It’s no surprise to most readers, but banks are finally figuring out that which was already extensively investigated and reported on by SoCal bubble bloggers; that the primary determinant of foreclosure is not the point at which the buyer purchased the home, but rather all of the “wealth harvesting” that was done via refinancings and second mortgages. Nowhere is this more prevalent than in Orange County, it seems. Most of the area’s extravagent showings of wealth were actually extracted from home equity.
A recent study by CSU Fullerton with assistance from Fannie Mae has linked the correlation of cash-out refinancings with foreclosure. The main takeaway: Homedebtors who are now in foreclosure are not victims of circumstance (the prevalent thinking in Washington), but rather victims of their own selfish and greedy tastes.
The Wall Street Journal has some a great summary up by Nick Timiraos.
Michael LaCour-Little, a finance professor at California State University at Fullerton, looked at 4,000 foreclosures in Southern California from 2006-08. He found that, at least in Southern California, borrowers who defaulted on their mortgages didn’t purchase their homes at the top of the market. Instead, the average acquisition was made in 2002 and many homes lost to foreclosure were bought in the 1990s. More than half of all borrowers who lost their homes had already refinanced at least once, and four out of five had a second mortgage.

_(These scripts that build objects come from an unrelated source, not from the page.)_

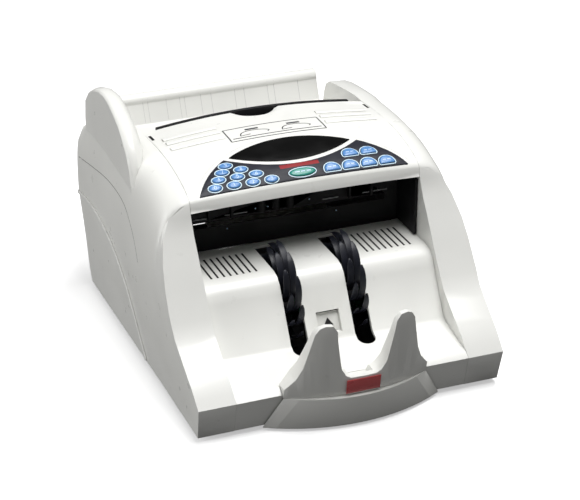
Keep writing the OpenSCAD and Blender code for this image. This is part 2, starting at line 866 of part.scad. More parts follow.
centred() key_cap(1, "steelblue");  // key_digit_1
centred() key_cap(2, "steelblue");  // key_digit_2
centred() key_cap(3, "steelblue");  // key_digit_3
centred() key_cap(4, "steelblue");  // key_digit_4
centred() key_cap(5, "steelblue");  // key_digit_5
centred() key_cap(6, "steelblue");  // key_digit_6
centred() key_cap(7, "steelblue");  // key_digit_7
centred() key_cap(8, "steelblue");  // key_digit_8
centred() key_cap(9, "steelblue");  // key_digit_9
centred() key_cap(10, "seagreen");  // key_restart
centred() key_cap(11, "steelblue");  // key_function_1
centred() key_cap(12, "steelblue");  // key_function_2
centred() key_cap(13, "steelblue");  // key_function_3
centred() key_cap(14, "steelblue");  // key_function_4
centred() key_cap(15, "steelblue");  // key_function_5
centred() key_cap(16, "steelblue");  // key_function_6
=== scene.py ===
"""Looks of the banknote counting machine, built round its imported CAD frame. Lengths are in metres."""
import json
import math

import bmesh
import bpy
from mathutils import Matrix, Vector
from mathutils.bvhtree import BVHTree


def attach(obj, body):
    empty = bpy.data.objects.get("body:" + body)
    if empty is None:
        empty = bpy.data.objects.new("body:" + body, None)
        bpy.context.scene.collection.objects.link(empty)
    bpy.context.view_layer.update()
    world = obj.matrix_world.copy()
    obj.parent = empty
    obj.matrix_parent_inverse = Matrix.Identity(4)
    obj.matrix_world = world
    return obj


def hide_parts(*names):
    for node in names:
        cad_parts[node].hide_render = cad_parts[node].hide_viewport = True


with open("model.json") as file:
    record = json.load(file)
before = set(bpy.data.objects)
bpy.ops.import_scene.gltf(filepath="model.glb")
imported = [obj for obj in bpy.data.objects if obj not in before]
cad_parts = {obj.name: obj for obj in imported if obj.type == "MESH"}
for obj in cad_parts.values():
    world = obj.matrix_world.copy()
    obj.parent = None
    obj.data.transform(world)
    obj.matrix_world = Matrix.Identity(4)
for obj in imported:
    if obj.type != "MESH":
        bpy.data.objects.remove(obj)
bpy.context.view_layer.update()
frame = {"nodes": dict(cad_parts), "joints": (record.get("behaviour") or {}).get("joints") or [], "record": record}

MM = 0.001
# The CAD is laid out from the middle of its feet, and its box's middle lies this far behind them
MIDDLE_Y = 8.85
NODES = frame["nodes"]
JOINTS = {joint["name"]: joint for joint in frame["joints"]}

CASE_WHITE = (0.80, 0.80, 0.765)
PALE_LINE = (0.62, 0.80, 0.90)
NAVY = (0.020, 0.021, 0.030)
KEY_BLUE = (0.085, 0.235, 0.52)
KEY_GREEN = (0.022, 0.25, 0.20)
# The badge's red is partly its own colour and partly painted reflection: it is made brighter and pinker to carry
# the light the badge reflects
BADGE_RED_AND_SHEEN = (0.55, 0.07, 0.075)


# ---------------------------------------------------------------- materials

# How strongly the table top glows to the camera
TABLE_GLOW = 0.45


class Finish:
    """A node-based material while it is being wired up."""

    def __init__(self, name):
        self.material = bpy.data.materials.new(name)
        self.material.use_nodes = True
        self.nodes = self.material.node_tree.nodes
        self.links = self.material.node_tree.links
        self.shader = self.nodes["Principled BSDF"]
        self.place = self.nodes.new("ShaderNodeTexCoord").outputs["Object"]

    def put(self, socket, value):
        """Links a socket, or sets a colour or a number."""
        if isinstance(value, bpy.types.NodeSocket):
            self.links.new(value, socket)
        elif isinstance(value, tuple) and len(value) == 3:
            socket.default_value = (*value, 1.0)
        else:
            socket.default_value = value

    def set(self, name, value):
        self.put(self.shader.inputs[name], value)

    def stretched(self, scale):
        """The piece's own coordinates, scaled along each axis."""
        mapping = self.nodes.new("ShaderNodeMapping")
        mapping.inputs["Scale"].default_value = scale
        self.links.new(self.place, mapping.inputs["Vector"])
        return mapping.outputs["Vector"]

    def noise(self, per_metre, detail=2.0, vector=None):
        node = self.nodes.new("ShaderNodeTexNoise")
        node.inputs["Scale"].default_value = per_metre
        node.inputs["Detail"].default_value = detail
        self.links.new(vector or self.place, node.inputs["Vector"])
        return node.outputs["Fac"]

    def spread(self, value, start, end, low, high):
        """Maps start to end onto low to high, and holds it there outside them."""
        node = self.nodes.new("ShaderNodeMapRange")
        self.links.new(value, node.inputs["Value"])
        for name, number in (("From Min", start), ("From Max", end), ("To Min", low), ("To Max", high)):
            node.inputs[name].default_value = number
        return node.outputs["Result"]

    def blend(self, share, first, second):
        node = self.nodes.new("ShaderNodeMix")
        node.data_type = "RGBA"
        self.put(node.inputs[0], share)
        self.put(node.inputs[6], first)
        self.put(node.inputs[7], second)
        return node.outputs[2]

    def edges(self, strength):
        """Share of paler colour on outward edges: wear, and on rubber a painted highlight."""
        pointiness = self.nodes.new("ShaderNodeNewGeometry").outputs["Pointiness"]
        return self.spread(pointiness, 0.51, 0.60, 0.0, strength)

    def crevice_dust_and_shade(self, reach, strength):
        """Share of dust and painted shade where another surface is within reach: the colour darkens in corners and
        crevices.
        """
        node = self.nodes.new("ShaderNodeAmbientOcclusion")
        node.samples = 4
        node.inputs["Distance"].default_value = reach
        return self.spread(node.outputs["AO"], 0.35, 0.95, strength, 0.0)

    def bump(self, height, depth, strength=1.0):
        node = self.nodes.new("ShaderNodeBump")
        node.inputs["Distance"].default_value = depth
        node.inputs["Strength"].default_value = strength
        self.links.new(height, node.inputs["Height"])
        self.links.new(node.outputs["Normal"], self.shader.inputs["Normal"])


def shade(colour, factor):
    return tuple(min(1.0, part * factor) for part in colour)


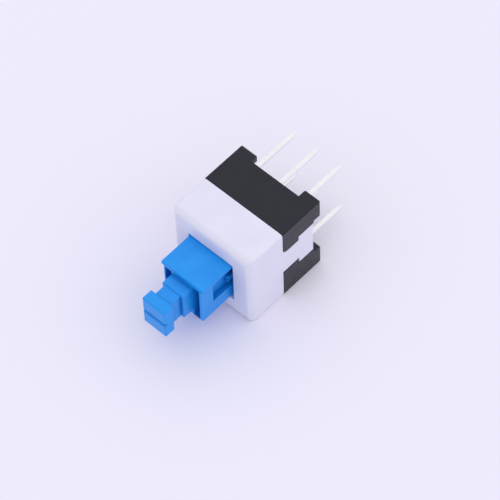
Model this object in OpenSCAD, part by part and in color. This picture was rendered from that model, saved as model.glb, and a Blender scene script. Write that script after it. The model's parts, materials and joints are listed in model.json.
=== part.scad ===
// Latching push button switch with two changeover poles, for a printed circuit board.
// The switch lies on one side. -Y runs out along the button, +Y out along the terminals, +Z is up
// and +X is to the right. The origin is the middle of the plane that seats on the board.
// The button is drawn released; pressing it moves the slider along +Y.

/* [Body] */
// Side of the square body
body_side = 8.5; // [8.4:0.1:9.5]
// Depth of the front housing, up to the parting line
housing_depth = 4; // [3.9:0.1:5]
// Depth of the base, from the parting line to its back face
base_depth = 3.7; // [3.6:0.1:4.5]
// Side walls of the housing, its snap tongues and the base
wall = 0.8; // [0.7:0.05:0.85]
// Front wall of the housing, around the button
front_wall = 1; // [0.8:0.1:1.1]
// Floor of the base, which holds the terminals
floor_depth = 1.2; // [1:0.1:1.3]
// Rounding of the housing's front edges
front_round = 0.7; // [0.2:0.1:0.8]
// Rounding of the housing's four long edges
edge_round = 0.25; // [0.1:0.05:0.4]
// Rounding of the base's four long edges
base_round = 0.1; // [0.05:0.05:0.3]

/* [Feet] */
// Height of the feet that hold the body off the board
foot_height = 0.8; // [0.5:0.1:1.2]
// Width of each foot
foot_width = 1.65; // [1.2:0.05:1.65]
// Extent of a short foot along the body's side
short_foot = 1.95; // [1.5:0.05:2.1]
// Extent of a tall foot along the body's side
tall_foot = 2.2; // [2:0.05:2.5]
// Rounding of a tall foot's corners, seen from the side
foot_round = 0.35; // [0.1:0.05:0.45]
// Rounding of a short foot's corners, seen from the side
short_foot_round = 0.1; // [0.05:0.05:0.3]
// Rounding of every foot's corners, seen from above
foot_corner = 0.15; // [0.05:0.05:0.3]

/* [Snap tongues] */
// Height of a tongue's neck, between the base's two teeth
neck_height = 2.5; // [2:0.1:2.8]
// How far the neck's middle lies above the body's axis, on the right side
neck_offset = 0.25; // [0:0.05:0.3]
// Height of a tongue's head, behind the teeth
tongue_height = 3.6; // [3.4:0.1:4]
// How far the head's middle lies above the body's axis, on the right side
tongue_offset = 0.2; // [0.1:0.05:0.3]
// Length of the teeth, from the parting line to the tongue's shoulders
tooth_length = 1.9; // [1.6:0.05:2.1]
// Fillet at the root of the neck
neck_fillet = 0.55; // [0.3:0.05:0.7]
// Gap all round a tongue, and from its end to the base's back face
tongue_gap = 0.05; // [0.02:0.01:0.1]

/* [Button block] */
// Full travel of the button
travel = 2.5; // [2:0.1:2.6]
// Travel at which the latch holds the button
latch_travel = 1.6; // [1.4:0.1:1.7]
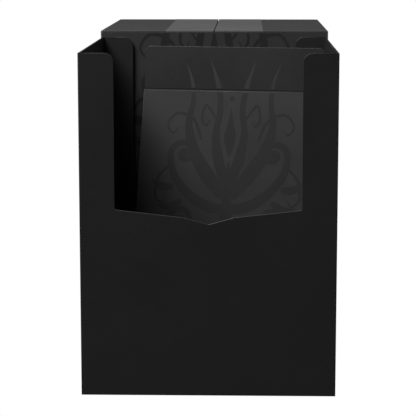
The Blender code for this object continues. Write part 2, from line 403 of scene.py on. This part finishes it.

The original loan-to-value ratio for these borrowers stood at a reasonable 84%, but second and third liens left homeowners with a combined loan-to-value ratio of about 150% by the time of the foreclosure sale date.
Borrowers, meanwhile, took out around $2 billion in equity from their homes, or nearly eight times the $262 million that they put into their homes. Lenders lost around four times as much as borrowers, seeing $1 billion in losses.
“[W]hile house price declines were important in explaining the incidence of negative equity, its magnitude was more strongly influenced by increased debt usage,” writes Mr. LaCour-Little. “Hence, borrower behavior, rather than housing market forces, is the predominant factor affecting outcomes.”
What happened in SoCal over the past few years has been tragic, not only because of what happened to families, but rather that it was a tragic waste of human abilities; a misallocation of our skills into a non-productive asset. Rather than investing time and capital into a productive enterprise, it was wastefully fed into a giant Ponzi scheme.
Unfortunately, old speculative habits die hard, as is evidenced by the dearth of investment-worthy housing in the midst of a sea of WTF asking prices.
Now that the goose that laid the golden egg is killed, cooked, and finding its way through the proverbial lower intestine of our financial system, wealth will need to be made from something other than housing. Here’s to hoping it’s something that actually produces value for our company. However, considering the loose monetary and regulatory policies that are still written in stone, I wouldn’t hold my breath.


I just recently got access to the OC public records online (a friend let me borrow his login) and was absolutely amazed at how many of the homes up for sale have a long history of refinancing. I’d guess at least half do this.
I hope someone high up takes notice of this study and realizes whats really going on – at least in OC.
Great post Chuck. On-the-money.
Death of the Great Housing ATM: Leverage works both ways.
The painful deleveraging isn’t enough for us bubble-sitters though. Where are the indictments? Where are the humiliating firings? Why does Barney Frank still have a job? Why does Bernanke still have a job? There HAS to be a great flushing of the toilet: all those fat gov’t oxygen thieves who enabled and allowed this all to happen. At least Peter Schiff will be running for Senate against the corrupt Chris Dodd.
Peter Schiff is the man!
http://www.schiffforsenate.com
Wealth comes from producing something tangible. The United States can get back to that.. or it is over. Toss the bankers and realtors off a cliff… the MBAs too.
One must be real careful to work with a honest agent. Ray goldmann is dishonest and greedy agent whom only works for himself.